Wednesday, May 21 2008

Uwe Boll isn’t one to take criticism lying down. In 2006, the prolific German director, best known for his nearly annual output of poorly reviewed video-game adaptations, challenged his most vocal critics to meet him in a Vancouver boxing ring, and triumphed over every one. Afterward, Boll cast his vanquished opponents as trailer-park trash in his newest video-game adaptation, Postal.

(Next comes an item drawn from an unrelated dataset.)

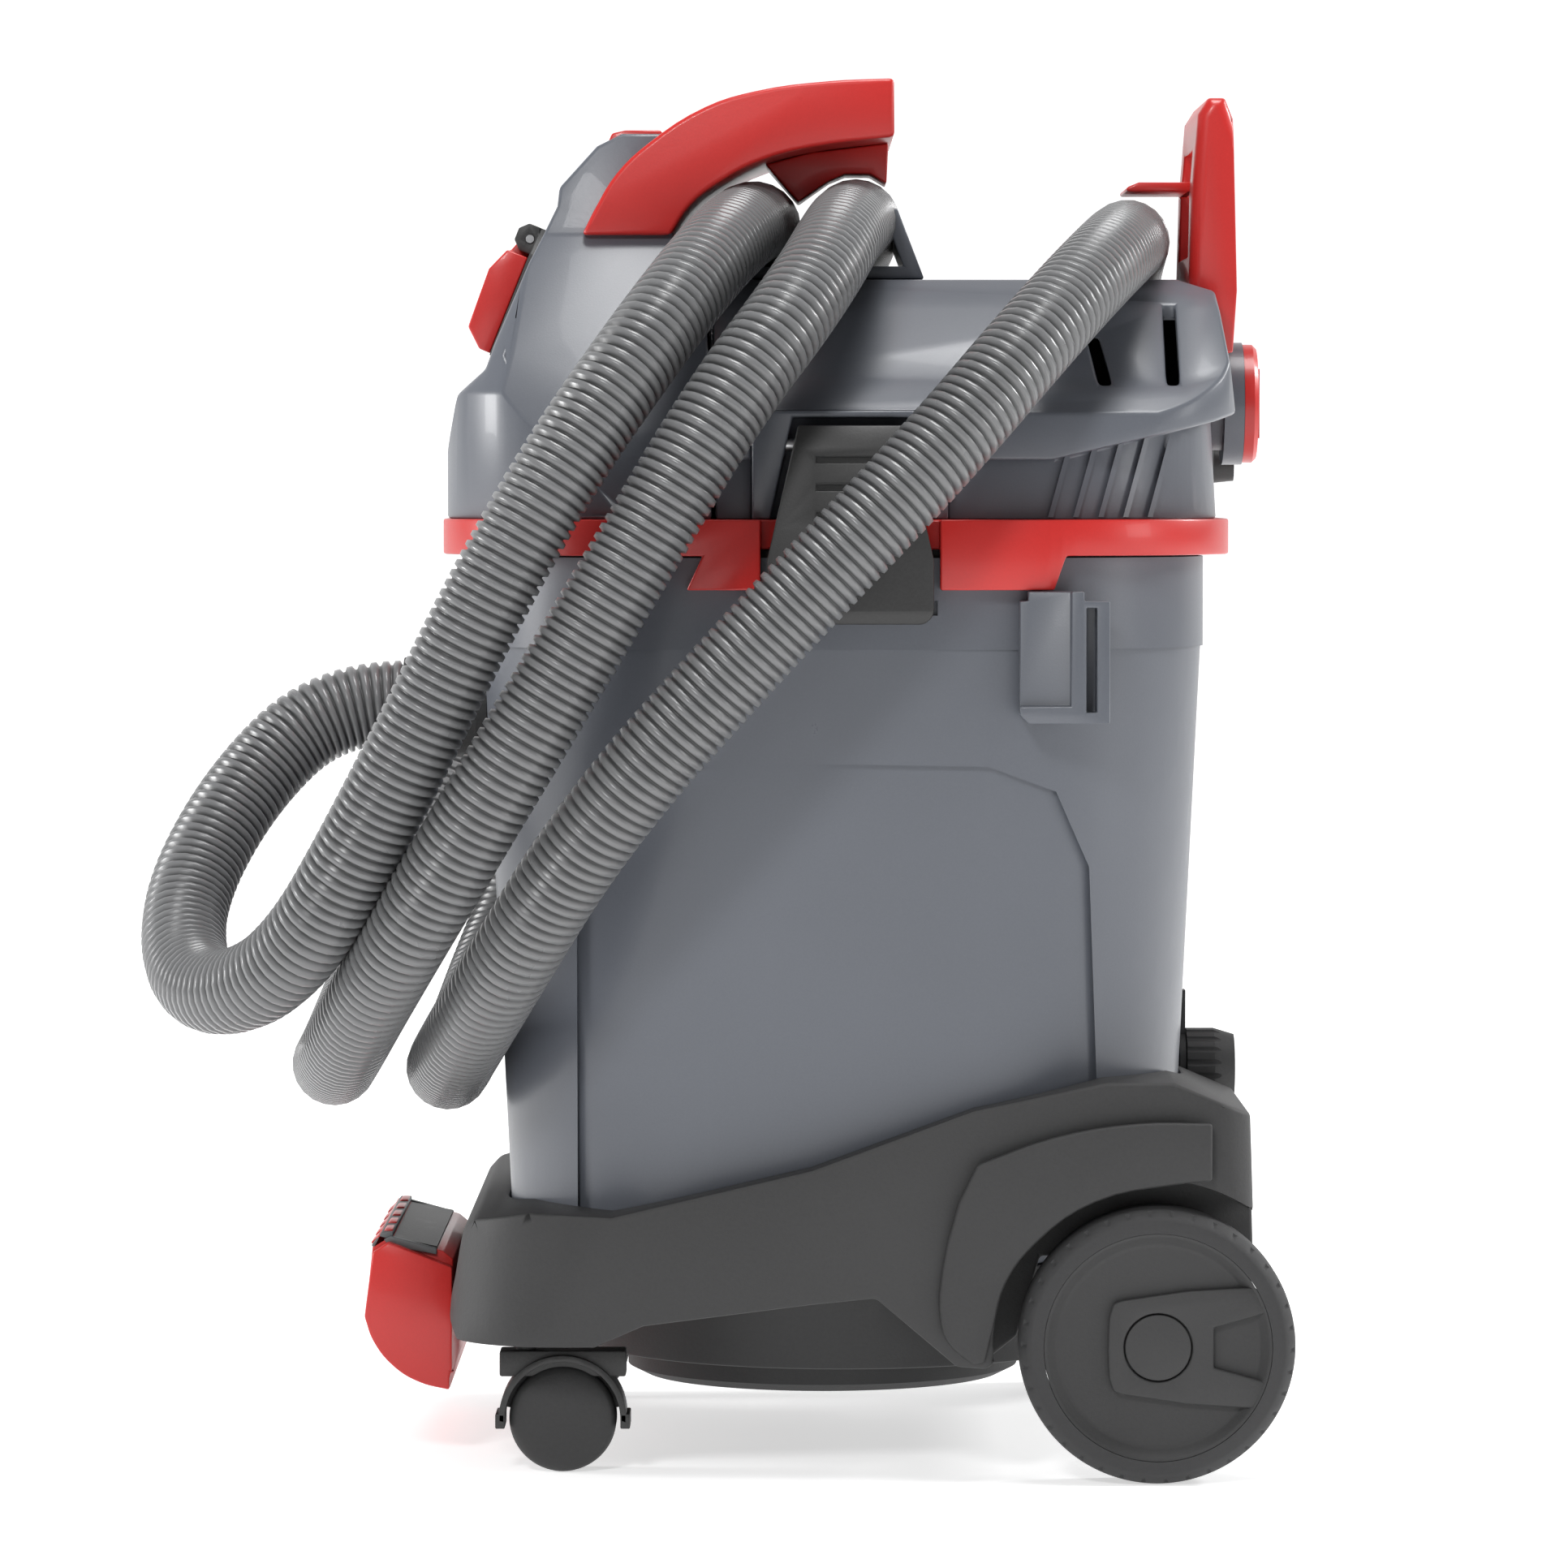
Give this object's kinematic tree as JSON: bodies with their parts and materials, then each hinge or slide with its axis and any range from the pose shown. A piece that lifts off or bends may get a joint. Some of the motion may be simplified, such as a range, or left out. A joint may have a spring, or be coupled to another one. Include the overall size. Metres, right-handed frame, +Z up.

Though it was initially reported that the boxing footage would end up in the movie, he now says it’ll be on the DVD. (Full disclosure: When Film Threat ran an online poll asking which critic should fight Boll, I was the winner but was deemed ineligible due to having given Boll’s BloodRayne a relatively positive review.)

Kevin Scanlon

Trust us: You don't wanna mess with Uwe.

Postal, according to Boll, was designed to “wash the past away.” His first comedy since his 1991 debut, German Fried Movie, the film — in which a disenfranchised white-collar worker (A Christmas Story bully Zack Ward, all grown-up) helps his cult-leader uncle (Dave Foley) try to steal a bunch of deadly penis-shaped plush toys from the Taliban — opens with a joke at the expense of 9/11 victims. It progresses to even greater heights of derangement, peaking during a sequence — set at a German-themed amusement park with gas-chamber playgrounds — in which Boll appears as himself, confessing that his movies are made with Nazi gold and offering to pay actor Verne “Mini Me” Troyer in gold teeth, only to be shot in the crotch by Postal creator Vince Desiderio, who is outraged that Boll made a mockery of his invention (a disturbingly simple game in which the player goes on a suburban shooting rampage).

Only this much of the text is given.